Written task |
Begin with the line that contains "sheet.offset = 1.0", end with the line that contains "if empty is", and extract exactly that stretch of lines.

Dataset content |
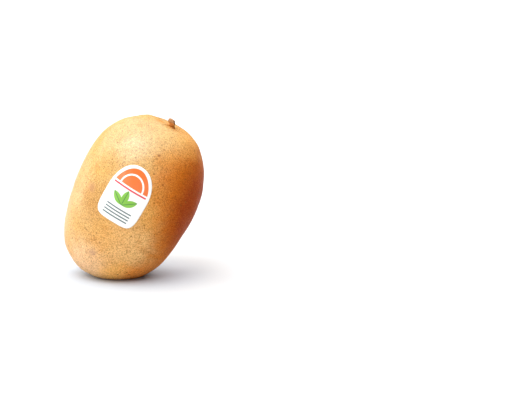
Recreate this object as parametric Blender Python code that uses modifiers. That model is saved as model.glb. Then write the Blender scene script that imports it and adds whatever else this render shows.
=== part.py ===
"""Golden kiwi fruit: one whole fruit that leans on a small flat spot, with its stem stub and label."""
from math import acos, atan2, cos, exp, hypot, pi, radians, sin

import bmesh
import bpy
from mathutils import Euler, Vector

# Driving dimensions of the fruit, in metres and degrees
HALF_LENGTH = 0.0359        # centre to either end, along the fruit's axis
HALF_WIDTH = 0.0251         # radius at the middle
STEM_FULLNESS = 0.079       # how much fuller the stem half is than the other
END_FULLNESS = 0.208        # how much blunter both ends are than an ellipse's
SHOULDER_EASE = 0.054       # takes back some of the fullness near the stem
OVALNESS = 0.98             # depth of the cross-section over its width
BOW = 0.0017                # how far the middle bows sideways from the axis
STEM_SHIFT = 0.0031         # how far the stem end sits to the side of the axis
STEM_SHIFT_REACH = 12       # a higher number keeps that shift closer to the stem end

# How the fruit stands
LEAN_RIGHT = radians(24.5)
LEAN_FORWARD = radians(6.0)
CENTRE = Vector((0.0047, -0.0014, 0.0327))  # its centre, seen from the middle of the flat spot

# The hollow round the stem, with its shallow creases
STEM_HOLLOW_DEPTH = 0.0013
STEM_HOLLOW_WIDTH = 0.0065
STEM_HOLLOW_SHIFT = 0.0040  # the hollow is lower on the side that the fruit leans to
CREASES = 7
CREASE_DEPTH = 0.00016
CREASE_RADIUS = 0.0036
CREASE_WIDTH = 0.0018

# The hollow at the flower end, with the dried remains of the flower in it
FLOWER_HOLLOW_DEPTH = 0.0013
FLOWER_HOLLOW_WIDTH = 0.0040
FLOWER_BUTTON_HEIGHT = 0.0011
FLOWER_BUTTON_WIDTH = 0.0019

# The stem stub: its centre line from the skin outwards, with the radius at each point
GAP = 0.0003                # clearance between pieces that touch on the real fruit
SOCKET_DEPTH = 0.0014
STUB_ROOT_RADIUS = 0.0010
STUB_LINE = (
    (0.0, -SOCKET_DEPTH + GAP, STUB_ROOT_RADIUS),
    (0.0, 0.0, STUB_ROOT_RADIUS),
    (-0.0001, 0.0008, 0.00124),
    (-0.0004, 0.0016, 0.00106),
    (-0.0008, 0.0024, 0.00134),
    (-0.0012, 0.0031, 0.00104),
)

# The label, along its own length and across it
LABEL_HALF_LENGTH = 0.0126
LABEL_HALF_WIDTH = 0.0089
LABEL_TOP_POWER = 2.25      # an arched top
LABEL_FOOT_POWER = 5.5      # a square foot with rounded corners
LABEL_HEIGHT = 0.0073       # its centre, from the fruit's centre towards the stem
LABEL_SIDE = radians(-104.5)  # angle round the axis, from the side that the fruit leans to
LABEL_TWIST = radians(5.0)
LABEL_THICKNESS = 0.0003

# Fineness of the meshes
RINGS = 44
SEGMENTS = 72
POLE_CROWDING = 0.3         # draws the rings towards both ends, where the small forms are
LABEL_RINGS = 5
LABEL_SEGMENTS = 44
FLOOR_CUTTER_SIZE = 0.08


def clear_scene():
    """Remove whatever the open file holds."""
    for thing in list(bpy.data.objects):
        bpy.data.objects.remove(thing, do_unlink=True)


def new_collection(name):
    """A collection under the scene's own."""
    collection = bpy.data.collections.new(name)
    bpy.context.scene.collection.children.link(collection)
    return collection


def new_material(name, colour, roughness):
    """A plain Principled material."""
    material = bpy.data.materials.new(name)
    material.use_nodes = True
    shader = material.node_tree.nodes["Principled BSDF"]
    shader.inputs["Base Color"].default_value = (*colour, 1.0)
    shader.inputs["Roughness"].default_value = roughness
    shader.inputs["Metallic"].default_value = 0.0
    return material


def add_object(name, mesh, collection, parent, material=None):
    """Link a mesh as an object that stands in the fruit's own frame."""
    thing = bpy.data.objects.new(name, mesh)
    thing.parent = parent
    collection.objects.link(thing)
    if material:
        mesh.materials.append(material)
    return thing


def make_cutter(thing):
    """Keep a cutter out of the model and show it as wire."""
    thing.hide_render = True
    thing.display_type = "WIRE"


def cut_with(thing, cutter):
    """Cut one object out of another."""
    boolean = thing.modifiers.new("cut by " + cutter.name, "BOOLEAN")
    boolean.operation = "DIFFERENCE"
    boolean.solver = "EXACT"
    boolean.object = cutter


def bump(distance, width):
    """A smooth hump, 1 at its middle."""
    return exp(-((distance / width) ** 2))


def radius_at(level):
    """Radius of the fruit at a level along its axis, from -1 at the flower end to 1 at the stem."""
    fullness = 1 + STEM_FULLNESS * level + END_FULLNESS * level ** 2 - SHOULDER_EASE * level ** 3
    return HALF_WIDTH * (1 - level ** 2) ** 0.5 * fullness


def sideways_at(level):
    """How far the middle line lies to the side of the axis at a level."""
    return BOW * (1 - level ** 2) + STEM_SHIFT * ((1 + level) / 2) ** STEM_SHIFT_REACH


def skin_point(level, around):
    """Point of the skin at a level along the axis and an angle round it."""
    radius = radius_at(level)
    height = HALF_LENGTH * level
    if level > 0:
        aside = hypot(radius * cos(around) - STEM_HOLLOW_SHIFT, radius * sin(around))
        height -= STEM_HOLLOW_DEPTH * bump(aside, STEM_HOLLOW_WIDTH)
        crease = CREASE_DEPTH * bump(radius - CREASE_RADIUS, CREASE_WIDTH)
        height -= crease * cos(CREASES * around)
    else:
        height += FLOWER_HOLLOW_DEPTH * bump(radius, FLOWER_HOLLOW_WIDTH)
        height -= FLOWER_BUTTON_HEIGHT * bump(radius, FLOWER_BUTTON_WIDTH)
    across = sideways_at(level) + radius * cos(around)
    return Vector((across, OVALNESS * radius * sin(around), height))


def skin_normal(level, around):
    """Direction straight out of the skin at a point."""
    step = 0.01
    along = skin_point(level + step, around) - skin_point(level - step, around)
    sideways = skin_point(level, around + step) - skin_point(level, around - step)
    return sideways.cross(along).normalized()


def make_fruit(collection, cutters, frame):
    """The fruit: a sphere whose points are moved onto the skin, cut flat where it rests."""
    grid = bmesh.new()
    bmesh.ops.create_uvsphere(grid, u_segments=SEGMENTS, v_segments=RINGS, radius=1.0)
    for vertex in grid.verts:
        polar = acos(max(-1.0, min(1.0, vertex.co.z)))
        polar -= POLE_CROWDING * sin(2 * polar)
        vertex.co = skin_point(cos(polar), atan2(vertex.co.y, vertex.co.x))
    mesh = bpy.data.meshes.new("kiwi_fruit")
    grid.to_mesh(mesh)
    grid.free()
    mesh.shade_smooth()
    skin = new_material("golden_tan_skin", (0.64, 0.37, 0.13), 0.55)
    fruit = add_object("kiwi_fruit", mesh, collection, frame, skin)

    bpy.ops.mesh.primitive_cube_add(size=FLOOR_CUTTER_SIZE, location=(0, 0, -FLOOR_CUTTER_SIZE / 2))
    floor_cutter = bpy.context.active_object
    floor_cutter.name = "floor_cutter"
    move_to(floor_cutter, cutters)
    make_cutter(floor_cutter)
    cut_with(fruit, floor_cutter)

    socket = bmesh.new()
    radius = STUB_ROOT_RADIUS + GAP
    bmesh.ops.create_cone(
        socket, cap_ends=True, segments=24, radius1=radius, radius2=radius, depth=2 * SOCKET_DEPTH
    )
    mesh = bpy.data.meshes.new("socket_cutter")
    socket.to_mesh(mesh)
    socket.free()
    socket_cutter = add_object("socket_cutter", mesh, cutters, frame)
    socket_cutter.location = stem_seat()
    make_cutter(socket_cutter)
    cut_with(fruit, socket_cutter)


def stem_seat():
    """Middle of the hollow at the stem end."""
    return skin_point(1.0, 0.0)


def move_to(thing, collection):
    """Take an object out of the scene's collection and put it in another."""
    for held in thing.users_collection:
        held.objects.unlink(thing)
    collection.objects.link(thing)


def make_stub(collection, frame):
    """The stem stub: a bent tube whose radius swells to a knob."""
    curve = bpy.data.curves.new("stem_stub", "CURVE")
    curve.dimensions = "3D"
    curve.bevel_depth = 1.0
    curve.bevel_resolution = 4
    curve.use_fill_caps = True
    curve.resolution_u = 3
    line = curve.splines.new("BEZIER")
    line.radius_interpolation = "CARDINAL"
    line.bezier_points.add(len(STUB_LINE) - 1)
    for point, (across, up, radius) in zip(line.bezier_points, STUB_LINE):
        point.co = (across, 0.0, up)
        point.radius = radius
        point.handle_left_type = "AUTO"
        point.handle_right_type = "AUTO"
    wood = new_material("stem_wood", (0.33, 0.19, 0.11), 0.75)
    curve.materials.append(wood)
    stub = bpy.data.objects.new("stem_stub_line", curve)
    collection.objects.link(stub)
    stub.parent = frame
    stub.location = stem_seat()
    bpy.context.view_layer.update()

    mesh = bpy.data.meshes.new_from_object(stub.evaluated_get(bpy.context.evaluated_depsgraph_get()))
    welded = bmesh.new()
    welded.from_mesh(mesh)
    bmesh.ops.remove_doubles(welded, verts=welded.verts, dist=0.00001)
    welded.to_mesh(mesh)
    welded.free()
    mesh.name = "stem_stub"
    mesh.set_sharp_from_angle(angle=radians(40))
    solid = bpy.data.objects.new("stem_stub", mesh)
    collection.objects.link(solid)
    solid.parent = frame
    solid.location = stub.location
    bpy.data.objects.remove(stub, do_unlink=True)


def label_reach(angle):
    """Distance from the label's centre to its edge, 0 degrees pointing to its arched top."""
    power = LABEL_TOP_POWER if cos(angle) > 0 else LABEL_FOOT_POWER
    along = (abs(cos(angle)) / LABEL_HALF_LENGTH) ** power
    across = (abs(sin(angle)) / LABEL_HALF_WIDTH) ** power
    return (along + across) ** (-1 / power)


def label_point(along, across):
    """Point just off the skin for a place on the label, measured from its centre."""
    up = along * cos(LABEL_TWIST) - across * sin(LABEL_TWIST)
    side = along * sin(LABEL_TWIST) + across * cos(LABEL_TWIST)
    level = (LABEL_HEIGHT + up) / HALF_LENGTH
    around = LABEL_SIDE + side / radius_at(LABEL_HEIGHT / HALF_LENGTH)
    return skin_point(level, around) + GAP * skin_normal(level, around)


def make_label(collection, frame):
    """The label: a thin sheet that follows the skin, made from the upper half of a sphere."""
    grid = bmesh.new()
    rings = 2 * LABEL_RINGS
    bmesh.ops.create_uvsphere(grid, u_segments=LABEL_SEGMENTS, v_segments=rings, radius=1.0)
    lower = [vertex for vertex in grid.verts if vertex.co.z < -0.01]
    bmesh.ops.delete(grid, geom=lower, context="VERTS")
    for vertex in grid.verts:
        share = acos(max(0.0, min(1.0, vertex.co.z))) / (pi / 2)
        angle = atan2(vertex.co.y, vertex.co.x)
        reach = share * label_reach(angle)
        vertex.co = label_point(reach * cos(angle), -reach * sin(angle))
    mesh = bpy.data.meshes.new("fruit_label")
    grid.to_mesh(mesh)
    grid.free()
    mesh.shade_smooth()
    paper = new_material("label_paper", (0.85, 0.84, 0.80), 0.4)
    label = add_object("fruit_label", mesh, collection, frame, paper)
    sheet = label.modifiers.new("paper thickness", "SOLIDIFY")
    sheet.thickness = LABEL_THICKNESS
    sheet.offset = 1.0


def main():
    clear_scene()
    collection = new_collection("golden_kiwi_fruit")
    cutters = new_collection("cutters")
    frame = bpy.data.objects.new("fruit_axis", None)
    collection.objects.link(frame)
    frame.location = CENTRE
    frame.rotation_mode = "YXZ"
    frame.rotation_euler = Euler((LEAN_FORWARD, LEAN_RIGHT, 0.0), "YXZ")
    make_fruit(collection, cutters, frame)
    make_stub(collection, frame)
    make_label(collection, frame)


main()
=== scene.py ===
"""Looks of the golden kiwi fruit: skin, stem stub, dried flower end and label, in soft studio light."""
from math import cos, pi, radians, sin

import bmesh
import bpy
import numpy as np
from mathutils import Euler, Matrix, Vector


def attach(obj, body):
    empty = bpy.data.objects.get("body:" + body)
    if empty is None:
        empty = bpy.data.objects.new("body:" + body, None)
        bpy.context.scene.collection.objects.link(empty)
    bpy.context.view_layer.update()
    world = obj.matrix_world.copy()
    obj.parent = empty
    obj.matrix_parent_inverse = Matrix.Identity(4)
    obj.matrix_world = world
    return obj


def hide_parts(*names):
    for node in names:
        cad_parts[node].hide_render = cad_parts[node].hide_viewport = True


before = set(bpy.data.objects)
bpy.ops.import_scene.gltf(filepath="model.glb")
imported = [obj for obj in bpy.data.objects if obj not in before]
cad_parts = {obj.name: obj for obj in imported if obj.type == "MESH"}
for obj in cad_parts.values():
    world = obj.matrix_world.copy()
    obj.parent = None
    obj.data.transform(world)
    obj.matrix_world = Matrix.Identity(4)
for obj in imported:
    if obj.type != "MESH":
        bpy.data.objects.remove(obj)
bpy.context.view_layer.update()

MM = 0.001

# The fruit's form, the same as the solid's: lengths in metres, angles in radians
HALF_LENGTH = 0.0359
HALF_WIDTH = 0.0251
STEM_FULLNESS = 0.079
END_FULLNESS = 0.208
SHOULDER_EASE = 0.054
OVALNESS = 0.98
BOW = 0.0017
STEM_SHIFT = 0.0031
STEM_SHIFT_REACH = 12
LEAN_RIGHT = radians(24.5)
LEAN_FORWARD = radians(6.0)
CENTRE = Vector((0.0047, -0.0014, 0.0327))
STEM_HOLLOW_DEPTH = 0.0013
STEM_HOLLOW_WIDTH = 0.0065
STEM_HOLLOW_SHIFT = 0.0040
FLOWER_HOLLOW_DEPTH = 0.0013
FLOWER_HOLLOW_WIDTH = 0.0040
FLOWER_BUTTON_HEIGHT = 0.0011
FLOWER_BUTTON_WIDTH = 0.0019

# The stem and the skin right round it sit a little deeper than in the solid
STEM_SINK = 0.0011
STEM_SINK_WIDTH = 0.0075

# The label, along its own length and across it
LABEL_HALF_LENGTH = 0.0126
LABEL_HALF_WIDTH = 0.0089
LABEL_TOP_POWER = 2.25
LABEL_FOOT_POWER = 5.5
LABEL_HEIGHT = 0.0073
LABEL_SIDE = radians(-104.5)
LABEL_TWIST = radians(5.0)
LABEL_LIFT = 0.07 * MM
LABEL_CURL = 0.03 * MM
LABEL_THICKNESS = 0.08 * MM

# Fineness of the meshes
SKIN_RINGS = 240
SKIN_SEGMENTS = 400
POLE_CROWDING = 0.3
LABEL_RINGS = 26
LABEL_SEGMENTS = 120
STUB_RINGS = 70
STUB_SEGMENTS = 64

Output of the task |
    sheet.offset = 1.0


def main():
    clear_scene()
    collection = new_collection("golden_kiwi_fruit")
    cutters = new_collection("cutters")
    frame = bpy.data.objects.new("fruit_axis", None)
    collection.objects.link(frame)
    frame.location = CENTRE
    frame.rotation_mode = "YXZ"
    frame.rotation_euler = Euler((LEAN_FORWARD, LEAN_RIGHT, 0.0), "YXZ")
    make_fruit(collection, cutters, frame)
    make_stub(collection, frame)
    make_label(collection, frame)


main()
=== scene.py ===
"""Looks of the golden kiwi fruit: skin, stem stub, dried flower end and label, in soft studio light."""
from math import cos, pi, radians, sin

import bmesh
import bpy
import numpy as np
from mathutils import Euler, Matrix, Vector


def attach(obj, body):
    empty = bpy.data.objects.get("body:" + body)
    if empty is None:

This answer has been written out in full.